Trachymene glaucifolia commonly known as native carrot, is a flowering plant in the family Araliaceae and is endemic to Australia. It is an annual forb with white or bluish flowers on an upright stem.

==Description==
Trachymene glaucifolia is an upright, annual herb to 60 cm high, stems with few branches and smooth. The leaves usually near the base, dissected or with 3-5 lobes, egg-shaped in outline, 2-5 cm long, 3-5 cm wide, smooth or with occasional hairs and the petiole about 3.5-10.5 cm long. The 80-120 flowers are in an umbel, 10-25 mm in diameter, petals 1.6-1.9 mm long, bluish becoming white and the peduncle 2-12 cm long. Flowering occurs from August to October and the fruit is a semicircular mericarp, brown, 4.5-5.5 mm long and 3.9-5.5 mm wide.

==Taxonomy and naming==
Trachymene glaucifolia was first formally described in 1867 by George Bentham and the description was published in Flora Australiensis.
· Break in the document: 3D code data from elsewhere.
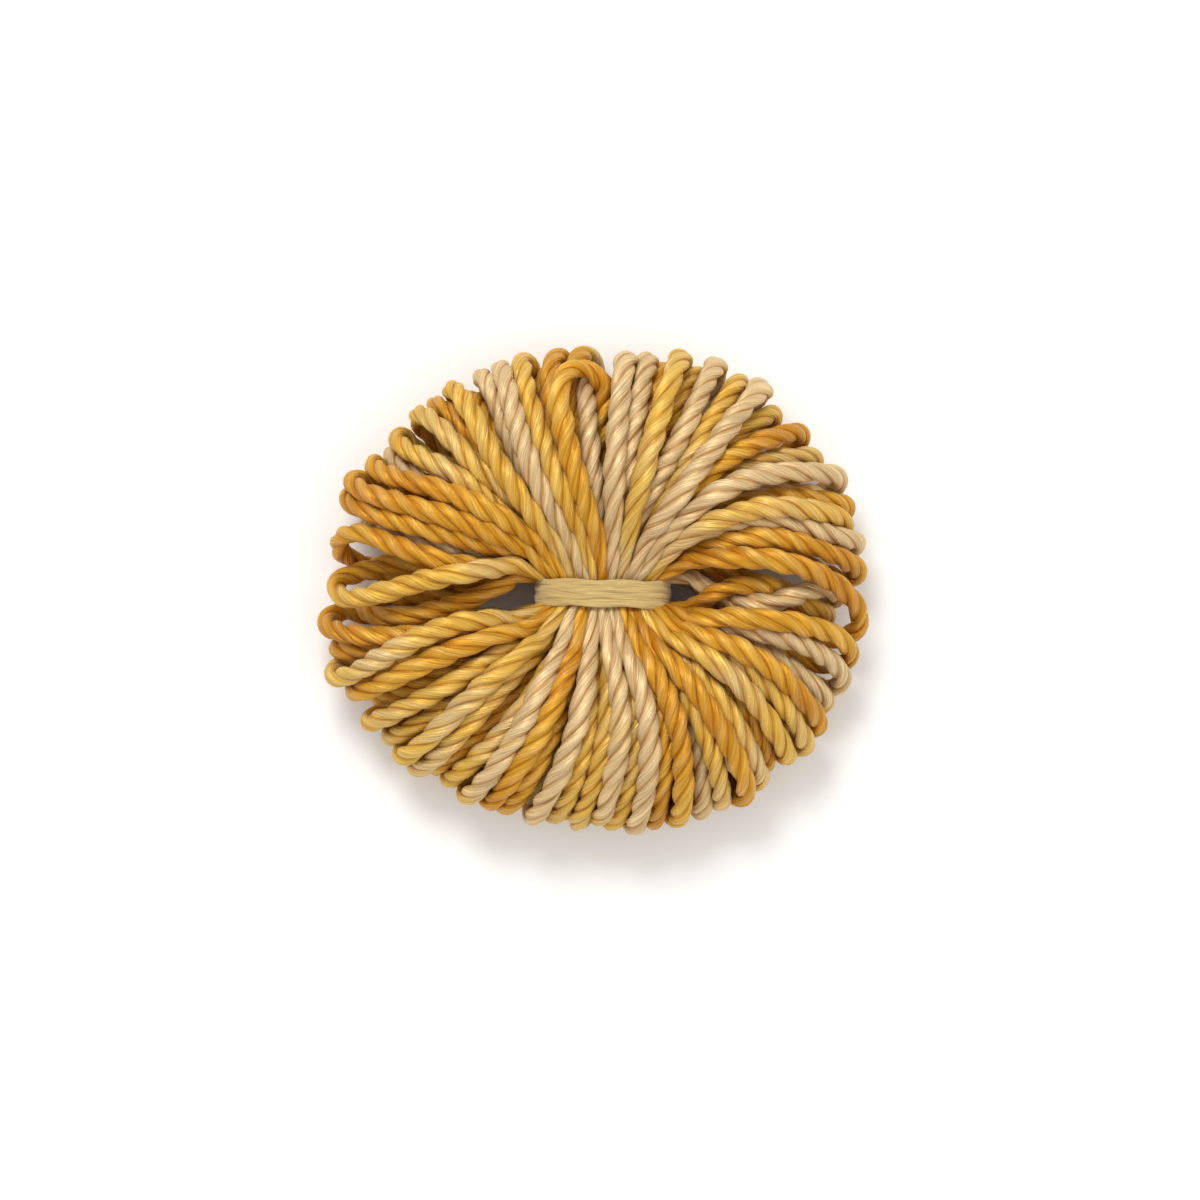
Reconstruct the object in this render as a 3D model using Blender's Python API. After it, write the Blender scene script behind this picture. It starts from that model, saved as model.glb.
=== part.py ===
"""A silk loop tuft: loops of three-ply silk cord, laid as two fans and bound tightly at the waist.

The tuft lies on its back at Z = 0, and the origin is on the flat underside of its binding.
X runs along the binding, Y along the bundle that it draws in, and Z up out of the tuft's face.
Sizes below are in millimetres, and the meshes are made in metres.
"""
import math

import bmesh
import bpy
import numpy as np
from mathutils import Matrix, Vector

MM = 0.001

# The waist: the squeezed bundle of cord inside the binding. It widens beyond it to the two domed faces
# that the loops start from.
WAIST_HALF_WIDTH = 3.55
WAIST_HALF_HEIGHT = 2.6
WAIST_MIDDLE_Z = 3.5
WAIST_RING_Y = 1.3
FAN_HALF_WIDTH = 4.45
FAN_HALF_HEIGHT = 2.95
FAN_END_SHARE = 0.5          # height of a domed face at its two ends, as a share of its middle height
DOME_BASE_Y = 1.6
DOME_RISE = 0.4
DOME_SAMPLES = 241
COLUMNS = 13
ROWS = 6
COLUMN_LOOPS = 3             # loops that start from one column
ROOT_MARGIN = 0.13           # share of a root's cell left around the strand

# The cord: one loop is one locked strand, out on top and back beneath.
CORD = 1.34                  # room that one cord takes at its full thickness
ROOT_CORD = 0.7              # room that it takes where the binding squeezes it
SWELL = 9.0                  # length over which a cord swells from one to the other
STRAND_SHARE = 0.66          # side of the four-sided strand, as a share of the cord's room
LEAST_CORD = 0.35            # least room left to a cord that is pressed on both sides
CORD_STEPS = 44              # points along a loop while it settles
FINE_STEPS = 96              # points along a finished strand, when its nearest neighbours are sought
FINE_SHARE = 3               # of these points, to one of the steps that near_pairs counts
STRAND_SEGMENTS = 14         # straight lengths in one strand, shorter where it bends
BEND_WEIGHT = 3.0            # length that a bend of one radian counts for, when they are shared out

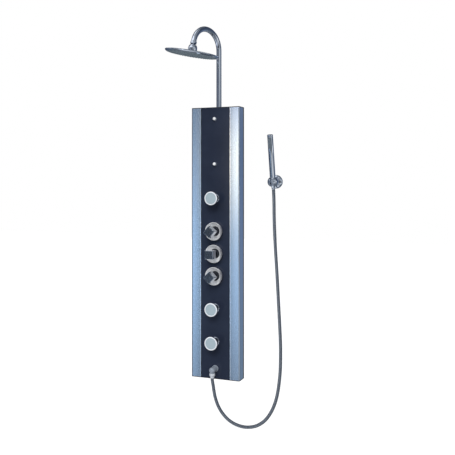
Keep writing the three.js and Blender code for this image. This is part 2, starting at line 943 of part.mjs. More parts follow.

The specific epithet (glaucifolia) is derived from the Latin words glaucus meaning "bluish-green" and folium meaning "leaf".

==Distribution and habitat==
Native carrot grows on a variety of soil types, including gravelly plains, sand dunes, sand plains, shrubland in Queensland, South Australia, Western Australia, New South Wales and the Northern Territory.